No, to address that risk one has to address the distributional issues. For instance, if major markets are having problems and they are not acting with the global economy then there is a risk to take their fate into own hands and put barriers. Specifically in Europe and the US, if there is a lingering, long, stubborn and high unemployment problem, then I can imagine that they say 'OK, enough' and some of these markets be protected and we can employ people in those sectors. I don't think that its the most likely outcome but I don't think that just announcing that openness is important is enough. Nice though it may sound, that's what the G20 has done so far.

G20 handled the crisis well but has been a poor manager of the post-crisis recovery.
Yes that's a great assessment.

Is free market a fair weather friend of America?
No, I think historically it's not.

I mean, there is always protectionist sentiment because of the obvious reasons. The effects of foreign competition land locally but the benefits are spread all over the place.

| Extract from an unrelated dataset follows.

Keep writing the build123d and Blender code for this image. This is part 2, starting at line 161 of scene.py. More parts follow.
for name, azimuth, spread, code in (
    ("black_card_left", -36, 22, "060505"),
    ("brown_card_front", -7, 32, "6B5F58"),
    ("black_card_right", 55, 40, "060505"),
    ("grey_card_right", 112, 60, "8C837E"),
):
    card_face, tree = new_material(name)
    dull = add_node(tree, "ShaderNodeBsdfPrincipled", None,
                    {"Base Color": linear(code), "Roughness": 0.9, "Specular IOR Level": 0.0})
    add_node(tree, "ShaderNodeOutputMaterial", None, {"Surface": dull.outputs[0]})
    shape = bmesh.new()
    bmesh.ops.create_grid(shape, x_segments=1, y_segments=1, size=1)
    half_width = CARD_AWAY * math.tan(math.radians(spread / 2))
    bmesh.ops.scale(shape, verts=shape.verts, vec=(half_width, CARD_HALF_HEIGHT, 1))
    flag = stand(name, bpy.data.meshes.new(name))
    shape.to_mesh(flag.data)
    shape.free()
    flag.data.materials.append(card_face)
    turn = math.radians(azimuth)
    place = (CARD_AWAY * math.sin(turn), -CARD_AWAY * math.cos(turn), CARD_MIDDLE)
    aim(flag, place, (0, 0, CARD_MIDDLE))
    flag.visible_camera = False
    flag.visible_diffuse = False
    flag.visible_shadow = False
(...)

So far, American leadership has managed to maintain a pro-open global economy stand but it was a pretty benign environment in which growth was quite adequate.

Is it more a theoretical issue because politics tends to push them towards shutting the doors?
Yes, it's pretty complicated. But I think that when we start to become really protectionist, then it has to be political pressure that results from large chunks of population finding the effects of openness to be adverse in a serious way. For instance, surveys in US say that Americans think that there would not be as many opportunities for their children as they had experienced themselves. This is absolutely new. I have never heard that before. I think that's a concern.

There are concerns that if the Chinese economy doesn't grow fast enough, it could have implications for developing economies like India.
Well, China is a large trading partner and there are prospects of it growing even larger. Also, when $6 trillion economy grows at 10%, its impact is huge. In fact, growth coupled with huge size matters a lot. It is really important.

Both India and China are being touted as engines of global growth. India grew by 8.9% in the last quarter but even if we grow by 10%, it's about $120 billion and China's 10% would add another $600 billion. Is that global growth?
My guess is that India's growth rates are around 13 years behind China. But you must remember that appreciation also gets in the way. So, if you go back and look at China and just do the 10% growth, you won't get where they are today because appreciation was, and still is, 6%. So, in an external currency like the dollar, the growth is actually quite extraordinary. I feel it is going to be another decade before India has the kind of systemic impact in terms of size that China does now.

You said the high fiscal deficit of India is ok as long as it is backed by high growth. Do you see that playing out over the next decade as well?
If the country is growing at 8-10%, external debt does not rise. Also a McKinsey global report suggests that we are entering a period where there is going to be massive investment boom in the world, led by India, China and across whole lot of emerging economies. There is going to be huge investments in infrastructure to support the high growth.

The question is: where are the savings going to come from, the finances and investment and what is it going to cost to extract those savings. And then there is going to emerge a scenario when the interest rates are going to rise. And if that's true, the more investment you do now the better it is as they are going to be more expensive later.

So, if I were a policymaker here, I would be hunting around for all the things that we could reasonably try to accomplish to accelerate the investment process now partly because it stimulates growth rates.

With growth tapering out in the developed economies, do you, therefore, see an asset transfer to developing economies, as FDI?
I don't think that is going to be major bone of contention. You might not want FDI in very, very weak sectors too fast, like retail. So, I am a pragmatist about this. You do have to make judgements on growth and development policy and strategy, about match between job creation and job destruction and if they get out of line then you got trouble. But with that qualification, there is nothing bad about FDI it brings technology.

What about speculative flows?
I would probably be little harsh on hot money.